These are the sad souls for whom Merry %#!*ing Christmas tolls. (Feel free to substitute  Merry Bleeping Christmas).

This all-new Dad’s Garage Theatre Company show is the work of Scratch, the Canadian writing-performing team of Kevin Gillese and Arlen Konopaki. It’s billed as wild, wacky and much more naughty than nice. Gillese (pronounced GUH-leese) is the artistic director at Dad’s.

Scratch is also the duo’s trademark brand of improvisation, known for its wit and brains as much as its lunacy. Actors play multiple roles in a Scratch show, which always contains three outrageous story lines that are on something of a collision course.

Santa, Frosty as you’ve never seen them

In the fully scripted Merry Bleeping Christmas, the main stories involve an evil Santa with weapons of mass destruction, a partly redeemed Ebenezer Scrooge zapped to the future to save Christmas, and the loneliest orphan in the world. There’s also an androgynous Frosty the Snowperson and a miserable single dad.

Arlen Konopaki (left) and Kevin Gillese are Scratch.

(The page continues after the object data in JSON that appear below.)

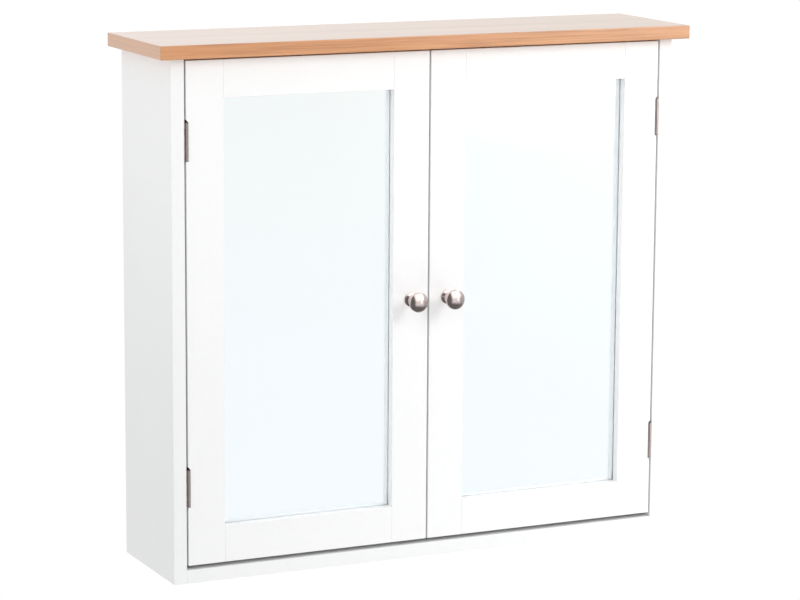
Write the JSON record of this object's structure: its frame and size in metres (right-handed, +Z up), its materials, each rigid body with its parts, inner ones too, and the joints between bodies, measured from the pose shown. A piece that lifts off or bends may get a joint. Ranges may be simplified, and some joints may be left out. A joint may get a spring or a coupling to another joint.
{
  "type": "hanging wall cabinet",
  "caption": "White wall-hung cabinet with a pair of framed mirror doors on butt hinges, a wood-effect overhanging top board, small round metal knobs and adjustable shelves.",
  "frame": {"origin": "midway between the two wall screw holes, on the wall plane at the back of the cabinet", "axes": "+Y towards the wall, so the doors face -Y; +X to the right of a person facing the doors; +Z up"},
  "size_m": [0.6, 0.166, 0.551],
  "materials": {
    "oak_foil": "printed oak-effect foil, satin, fine straight grain",
    "white_board": "white melamine-type foil on fibreboard, satin",
    "white_door": "white painted fibreboard, satin",
    "white_hardboard": "thin hardboard with a white face",
    "brown_hardboard": "bare hardboard",
    "mirror_glass": "silvered float glass",
    "satin_nickel": "satin nickel plate",
    "hinge_nickel": "nickel-plated pressed steel",
    "zinc_steel": "zinc-plated steel",
    "cast_zinc": "die-cast zinc",
    "dowel_wood": "bare beech",
    "white_plastic": "moulded plastic",
    "magnet": "ferrite magnet"
  },
  "bodies": {
    "carcass": {"top_board": "oak_foil", "left_side": "white_board", "right_side": "white_board", "bottom_board": "white_board", "back_panel": "white_hardboard", "hanging_rail": "white_board", "shelf_upper": "white_board", "shelf_lower": "white_board", "shelf_pins": "zinc_steel", "cam_locks": "cast_zinc", "cam_bolts": "zinc_steel", "carcass_dowels": "dowel_wood", "back_nails": "zinc_steel", "left_catch_body": "white_plastic", "left_catch_magnet": "magnet", "right_catch_body": "white_plastic", "right_catch_magnet": "magnet", "catch_screws": "zinc_steel", "left_upper_side_leaf": "hinge_nickel", "left_lower_side_leaf": "hinge_nickel", "right_upper_side_leaf": "hinge_nickel", "right_lower_side_leaf": "hinge_nickel", "left_upper_hinge_pin": "hinge_nickel", "left_lower_hinge_pin": "hinge_nickel", "right_upper_hinge_pin": "hinge_nickel", "right_lower_hinge_pin": "hinge_nickel", "side_leaf_screws": "hinge_nickel"},
    "left_door": {"left_hinge_stile": "white_door", "left_meeting_stile": "white_door", "left_top_rail": "white_door", "left_bottom_rail": "white_door", "left_door_dowels": "dowel_wood", "left_mirror": "mirror_glass", "left_mirror_backing": "brown_hardboard", "left_backing_pins": "zinc_steel", "left_knob": "satin_nickel", "left_knob_screw": "zinc_steel", "left_strike_plate": "zinc_steel", "left_strike_screw": "zinc_steel", "left_upper_door_leaf": "hinge_nickel", "left_lower_door_leaf": "hinge_nickel", "left_leaf_screws": "hinge_nickel"},
    "right_door": {"right_hinge_stile": "white_door", "right_meeting_stile": "white_door", "right_top_rail": "white_door", "right_bottom_rail": "white_door", "right_door_dowels": "dowel_wood", "right_mirror": "mirror_glass", "right_mirror_backing": "brown_hardboard", "right_backing_pins": "zinc_steel", "right_knob": "satin_nickel", "right_knob_screw": "zinc_steel", "right_strike_plate": "zinc_steel", "right_strike_screw": "zinc_steel", "right_upper_door_leaf": "hinge_nickel", "right_lower_door_leaf": "hinge_nickel", "right_leaf_screws": "hinge_nickel"}
  },
  "joints": [
    {"name": "left_door_hinge", "type": "hinge", "parent": "carcass", "child": "left_door", "pos_m": [-0.2689, -0.14, -0.2305], "axis": [0, 0, -1], "range_deg": [0, 175]},
    {"name": "right_door_hinge", "type": "hinge", "parent": "carcass", "child": "right_door", "pos_m": [0.2689, -0.14, -0.2305], "axis": [0, 0, 1], "range_deg": [0, 175]}
  ]
}
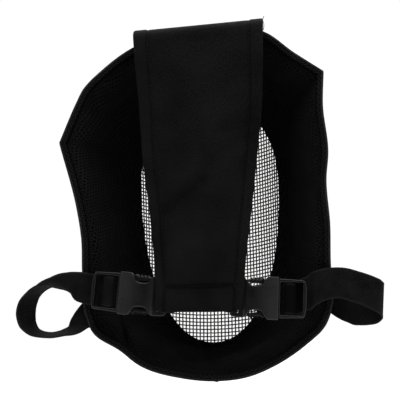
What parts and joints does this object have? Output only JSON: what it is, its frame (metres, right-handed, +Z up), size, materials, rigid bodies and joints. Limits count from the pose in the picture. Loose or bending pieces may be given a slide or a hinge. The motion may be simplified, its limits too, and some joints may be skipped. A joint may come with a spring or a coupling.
{
  "type": "fencing mask",
  "caption": "Full-face mask with a soft padded shell, a domed wire-mesh window, a flap over the head and buckled elastic straps.",
  "frame": {"origin": "the crown seat: the top of the lining's inner face, 45 mm in front of the open rim, where the mask rests on the head", "axes": "+Z up, +Y the way the wearer looks, so the open back with its flap faces -Y; +X to the wearer's right"},
  "size_m": [0.3039, 0.1504, 0.295],
  "materials": {
    "woven_nylon": "matt black, plain close weave",
    "spacer_mesh_knit": "matt black spacer knit with a honeycomb face",
    "painted_steel_wire": "satin black paint on woven wire",
    "elastic_webbing": "black elastic, ribbed across",
    "moulded_acetal": "satin black with a fine moulded grain"
  },
  "bodies": {
    "root": {"shell_cover": "woven_nylon", "shell_lining": "spacer_mesh_knit", "mesh_visor": "painted_steel_wire", "head_flap": "woven_nylon", "flap_tab_left": "elastic_webbing", "buckle_socket_left": "moulded_acetal", "buckle_latch_left": "moulded_acetal", "strap_left": "elastic_webbing", "flap_tab_right": "elastic_webbing", "buckle_socket_right": "moulded_acetal", "buckle_latch_right": "moulded_acetal", "strap_right": "elastic_webbing"}
  },
  "joints": []
}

Gillese also is Dad's artistic director.
Arlen Konopaki (left) and Kevin Gillese are Scratch. Gillese also is Dad’s artistic director.

The formula involves musical montages and actors jumping and spinning in place to signal transitions. Gillese and Konopaki developed the brand in 2004 and then performed it across North America, Europe and Australia. In 2009, Gillese joined Dad’s, but he continues to write with Konopaki, now a film and video director in New York City, and Dad’s dabbles regularly in Scratch fare.

This is the second consecutive holiday season in which the Atlanta funsters are doing an original show on the Alliance’s Hertz Stage. Last season’s It’s a Wonderful Laugh whisked audiences to Bedford Falls, with each audience calling upon the actors to improvise characters designed to throw the plot off course for George Bailey and Co.

“We’re just very happy to be invited back,” Gillese says. “We wanted to do something full-on this time, rather than a show that relies on improv.” As co-writer and director of Merry Bleeping, Gillese promised Alliance artistic director Susan V. Booth one thing, that “it would be funny and good.”

It’s crucial to the continued success of Atlanta’s theater scene, he says, “for theater companies with different aesthetics and sensibilities to be working together.” The 20-year-old Dad’s is known both for its outrageous scripted productions and for an endless stream of improv shows.

Keep the kids at home

With It’s a Wonderful Laugh, the Dad’s team attempted to tone down its usual racy mischief. They went with the title Merry %#!*ing Christmas this time, Gillese says, “to better let everyone know exactly what they’re getting themselves into.” There’s no gory violence or nudity, but expect plenty of cursing and R-rated content.

“We get to flip a lot of Christmas stuff on its head,” he says. “We like to reverse expectations.”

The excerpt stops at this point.